C’est donc dans cette situation encore complexe que l’Ordre entend agir avec « sang froid » pour tenir « la barque de l’action sanitaire et de la sécurité de la population ».

Le Cnom ne sous-estime pas non plus les menaces « lourdes » et appels à la haine qui pèsent contre les soignants depuis la rentrée. « Moi-même, je fais l’objet de menaces comme d’autres membres de l’Ordre. C’est une très grande violence », a-t-il confié. Face à de tels faits, l’instance ordinale incite les médecins concernés à les signaler et à porter plainte auprès des conseils départementaux, capables d’engager des poursuites. Pour l’heure, une vingtaine de plaintes ont été portées à la connaissance de l’Ordre national. « Mais c’est inférieur à ce qui peut exister et ce sont des plaintes qui émanent davantage des acteurs représentatifs que des médecins visés individuellement », a-t-il précisé.

Reconnaissant que les actions contre les réseaux sociaux sont compliquées, le président de l’Ordre a demandé au ministère de l’Intérieur et au secrétariat d’État chargé de la transition numérique « d’assurer la sécurité des professionnels et de renforcer les moyens informatiques pour contrôler les réseaux sociaux ».

40 médecins poursuivis par l’Ordre

Dans un autre registre, l’Ordre rappelle avoir saisi directement les chambres disciplinaires de première instance de plaintes à l’égard d’une quarantaine de médecins, pour des faits ou propos tenus publiquement sur la pandémie de coronavirus. Parmi les praticiens visés figurent le Pr Didier Raoult, l’infectiologue Christian Perronne ou la députée médecin Martine Wonner. « Tous les médecins que nous avons jugés comme susceptibles d’avoir commis une infraction sont poursuivis sur le plan disciplinaire », a-t-il souligné.
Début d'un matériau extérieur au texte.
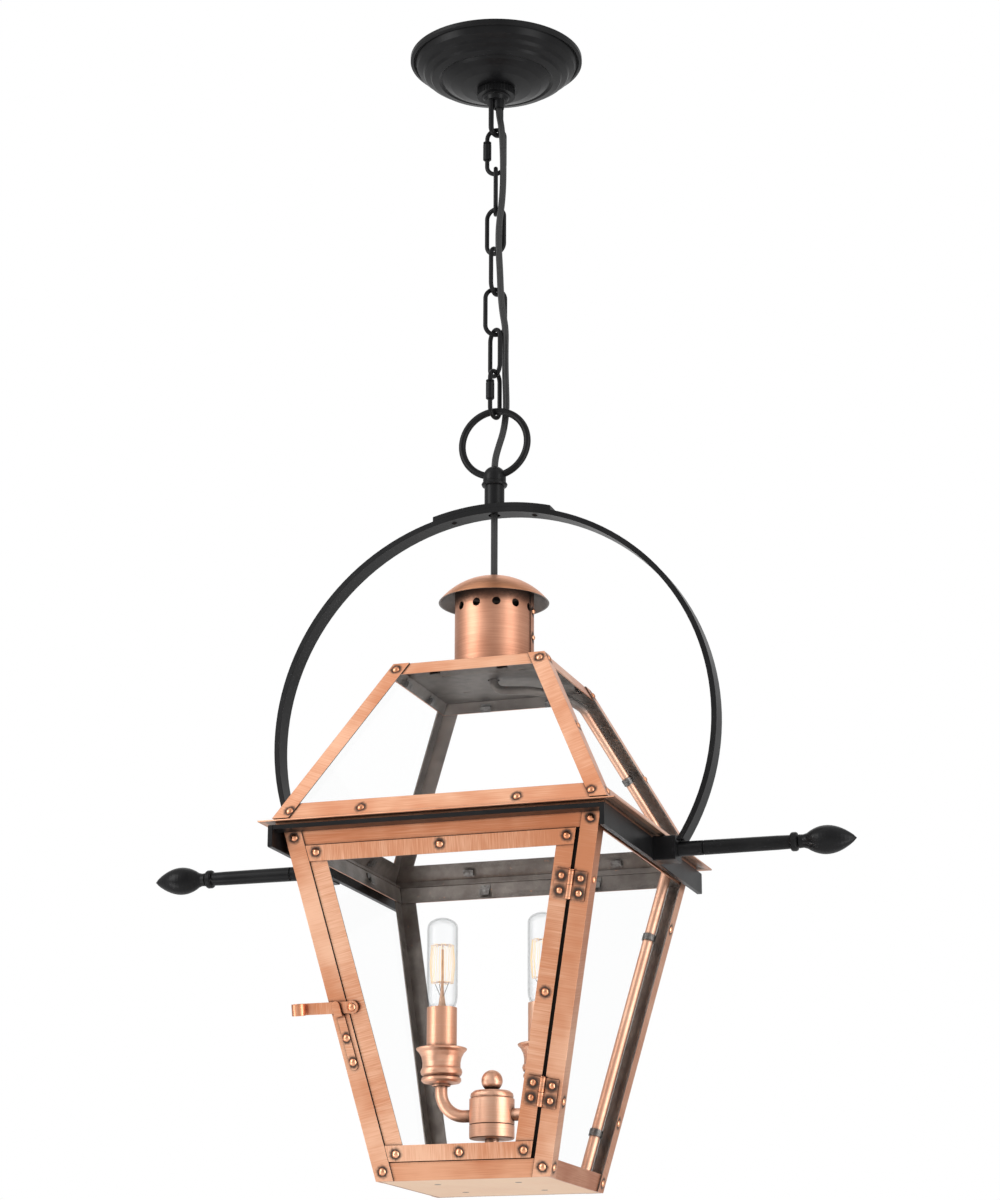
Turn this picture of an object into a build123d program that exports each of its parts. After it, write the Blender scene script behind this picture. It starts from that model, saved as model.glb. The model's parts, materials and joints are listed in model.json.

Parfois critiqué pour sa lenteur à déclencher des poursuites disciplinaires, le Dr Bouet a mis les points sur les « i ». « Je vais à la vitesse d’une institution responsable. Quand je présente un dossier en chambre disciplinaire, il est ficelé et va amener la juridiction à se prononcer ». Le président du Cnom est toutefois conscient que son institution doit accroître ses capacités à agir rapidement « comme la possibilité de suspendre dans l’urgence un professionnel ».